Cette politique connut un réel succès partout où elle fut appliquée. En Syrie, par exemple, de nombreux chrétiens qui avaient été impliqués dans de vives disputes théologiques avec les autorités byzantines (et qui avaient même été persécutés par elles), virent en l’établissement de l’islam sur leur territoire la fin de la tyrannie. Et en Égypte, pays qu’Amr ibn al-‘As ravit aux Byzantins après une marche audacieuse à travers le Sinaï, non seulement les chrétiens coptes accueillirent-ils les Arabes à bras ouverts, mais ils les assistèrent avec enthousiasme.
Les mêmes réactions se produisirent à travers l’empire byzantin. Les conflits chez les Grecs orthodoxes et chez les chrétiens syriens monophysites, coptes et nestoriens avaient contribué à l’incapacité des Byzantins – toujours perçus comme des intrus – à obtenir le soutien populaire, tandis que la tolérance que les musulmans démontrèrent envers les chrétiens et les juifs fit en sorte que ces derniers ne s’opposèrent pas à eux.

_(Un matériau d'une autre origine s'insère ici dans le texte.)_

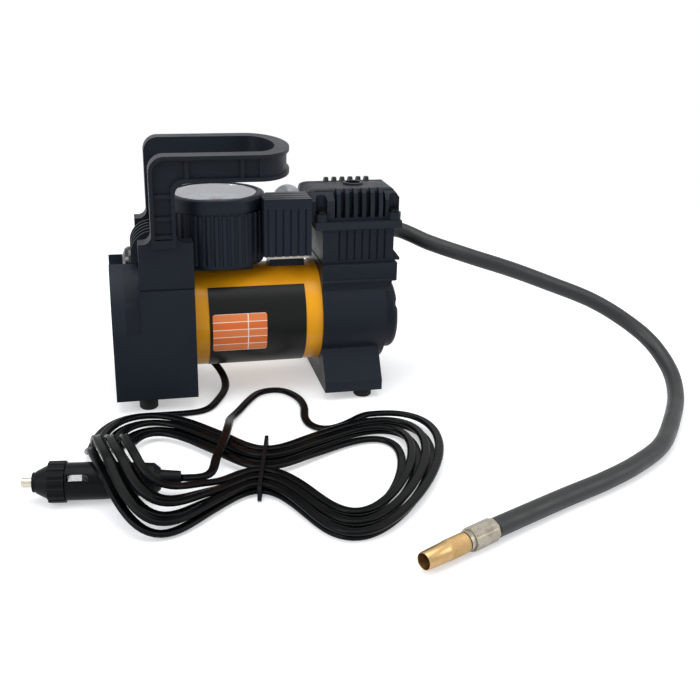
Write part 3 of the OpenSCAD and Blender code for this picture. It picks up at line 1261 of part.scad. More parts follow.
/* ---------- nodes ---------- */
rear_housing();
rear_cover();
cover_screws();
handle();
handle_screws();
motor_can();
label_plate();
motor_rear_bell();
rear_bush();
brushes();
front_plate();
front_bearing();
magnets();
armature_core();
windings();
commutator();
motor_shaft();
cooling_fan();
crankcase();
crankcase_cover();
crankcase_screws();
crank_disc();
connecting_rod();
rod_bearing();
piston_seal();
cylinder_sleeve();
cylinder_block();
valve_plate();
head_gasket();
cylinder_head();
head_screws();
outlet_fitting();
gauge_housing();
gauge_bezel();
gauge_lens();
gauge_dial();
gauge_needle();
gauge_movement();
switch_housing();
switch_body();
switch_rocker();
switch_cap();
lamp_bezel();
lamp_lens();
lamp_led();
feet();
strain_relief();
cord_lead();
cord_hank();
cord_tail();
cord_tie();
plug_body();
plug_nut();
plug_tip();
plug_contact_front();
plug_contact_back();
hose();
hose_ferrule();
chuck_sleeve();
chuck_seal();
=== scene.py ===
"""Looks of a portable 12 V tire inflator with its hose, power cord and plug."""

from __future__ import annotations

import logging
from dataclasses import dataclass, field
from enum import Enum
from math import ceil, cos, hypot, pi, radians, sin, sqrt
from typing import Any, Iterable, Sequence

import bpy
from mathutils import Matrix, Vector

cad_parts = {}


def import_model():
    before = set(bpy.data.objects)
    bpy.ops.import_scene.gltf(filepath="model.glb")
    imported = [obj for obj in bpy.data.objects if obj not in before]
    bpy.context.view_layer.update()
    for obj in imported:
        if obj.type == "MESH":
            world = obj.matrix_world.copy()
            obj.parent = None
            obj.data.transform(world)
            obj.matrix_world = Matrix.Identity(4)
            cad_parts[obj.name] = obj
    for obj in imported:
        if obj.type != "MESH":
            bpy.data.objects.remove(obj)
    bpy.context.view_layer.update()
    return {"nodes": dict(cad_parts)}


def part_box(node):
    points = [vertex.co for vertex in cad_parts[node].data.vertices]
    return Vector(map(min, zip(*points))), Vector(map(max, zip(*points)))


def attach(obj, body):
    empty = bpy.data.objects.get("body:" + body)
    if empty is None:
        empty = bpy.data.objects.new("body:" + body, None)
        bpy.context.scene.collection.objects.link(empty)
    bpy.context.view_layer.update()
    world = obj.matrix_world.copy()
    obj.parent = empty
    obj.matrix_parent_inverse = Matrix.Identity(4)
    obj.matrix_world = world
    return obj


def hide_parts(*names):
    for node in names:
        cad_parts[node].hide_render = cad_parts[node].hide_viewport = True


LOG = logging.getLogger("inflator")
MM = 0.001
UP = Vector((0, 0, 1))
PURE_WHITE = (1.0, 1.0, 1.0, 1.0)
# Edges of CAD nodes: points joined, corners rounded, and how much flat faces lead the shading
WELD_M = 1e-6
ROUND_FROM_DEG = 24
FLAT_WEIGHT = 90
# Corners above this angle stay sharp on the pieces that are made here
SHARP_DEG = 50

Triple = tuple[float, float, float]
Pair = tuple[float, float]
Inputs = dict[str | int, Any]
Node = bpy.types.Node
Tree = bpy.types.NodeTree
Socket = bpy.types.NodeSocket
Object = bpy.types.Object
Material = bpy.types.Material


# ---- helpers
def linear(code: str) -> tuple[float, float, float, float]:
    """Turns an sRGB hex colour into linear RGBA.

    Args:
        code: Colour such as "1c2229".

    Returns:
        Linear red, green, blue and an alpha of 1.
    """
    parts = [int(code[i : i + 2], 16) / 255 for i in (0, 2, 4)]
    r, g, b = (c / 12.92 if c <= 0.04045 else ((c + 0.055) / 1.055) ** 2.4 for c in parts)
    return (r, g, b, 1.0)


def feed(tree: Tree, node: Node, inputs: Inputs) -> None:
    """Sets or links a node's inputs.

    Args:
        tree: Node tree that holds the node.
        node: Node that gets them.
        inputs: Socket values, or output sockets to link from.
    """
    for key, value in inputs.items():
        if isinstance(value, Socket):
            tree.links.new(value, node.inputs[key])
        else:
            node.inputs[key].default_value = value


def add_node(tree: Tree, kind: str, inputs: Inputs | None = None, **settings: Any) -> Node:
    """Adds one node with its settings, values and links.

    Args:
        tree: Node tree that gets the node.
        kind: Blender's node type, less its first word ShaderNode.
        inputs: Socket values, or output sockets to link from.
        settings: Attributes of the node.

    Returns:
        The new node.
    """
    node = tree.nodes.new(f"ShaderNode{kind}")
    for key, value in settings.items():
        setattr(node, key, value)
    feed(tree, node, inputs or {})
    return node


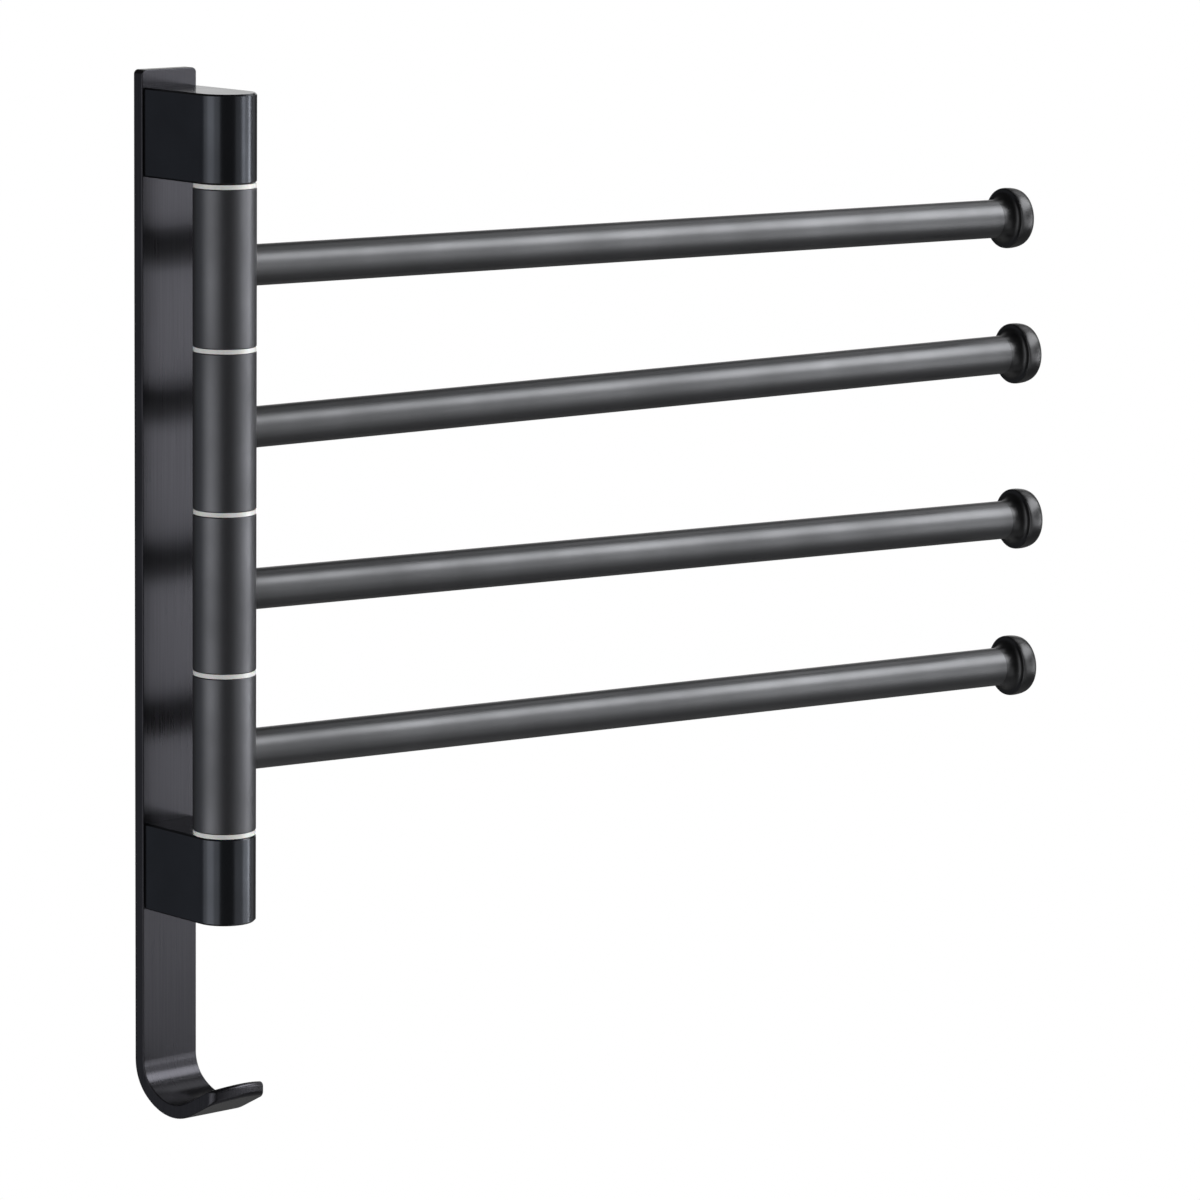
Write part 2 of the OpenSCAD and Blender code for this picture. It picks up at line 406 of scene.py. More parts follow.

‘Omar adopta la même attitude dans les affaires administratives. Même s’il désignait un gouverneur musulman à chaque nouvelle province, les administrations byzantines et persanes déjà en place étaient maintenues chaque fois que c’était possible. Il est à souligner, aussi, que durant cinquante ans, le grec demeura la langue de chancellerie de pays comme la Syrie, l’Égypte et la Palestine, tandis que le pehlevi, langue de chancellerie des Sassaniens, continua d’être utilisée en Mésopotamie et en Perse.
‘Omar, qui fut calife pendant dix ans, termina son règne avec une importante victoire sur l’empire persan. La lutte contre le royaume sassanide avait débuté en 687 à al-Qadisiyah, près de Ctesiphon, en Irak, où la cavalerie musulmane avait réussi à mettre en déroute des éléphants que les Persans utilisaient pour l’assaut. Puis, avec la bataille de Nahavand, appelée la « conquête des conquêtes », ‘Omar scella le sort de la Perse : elle allait devenir l’une des plus importantes provinces de l’Empire musulman.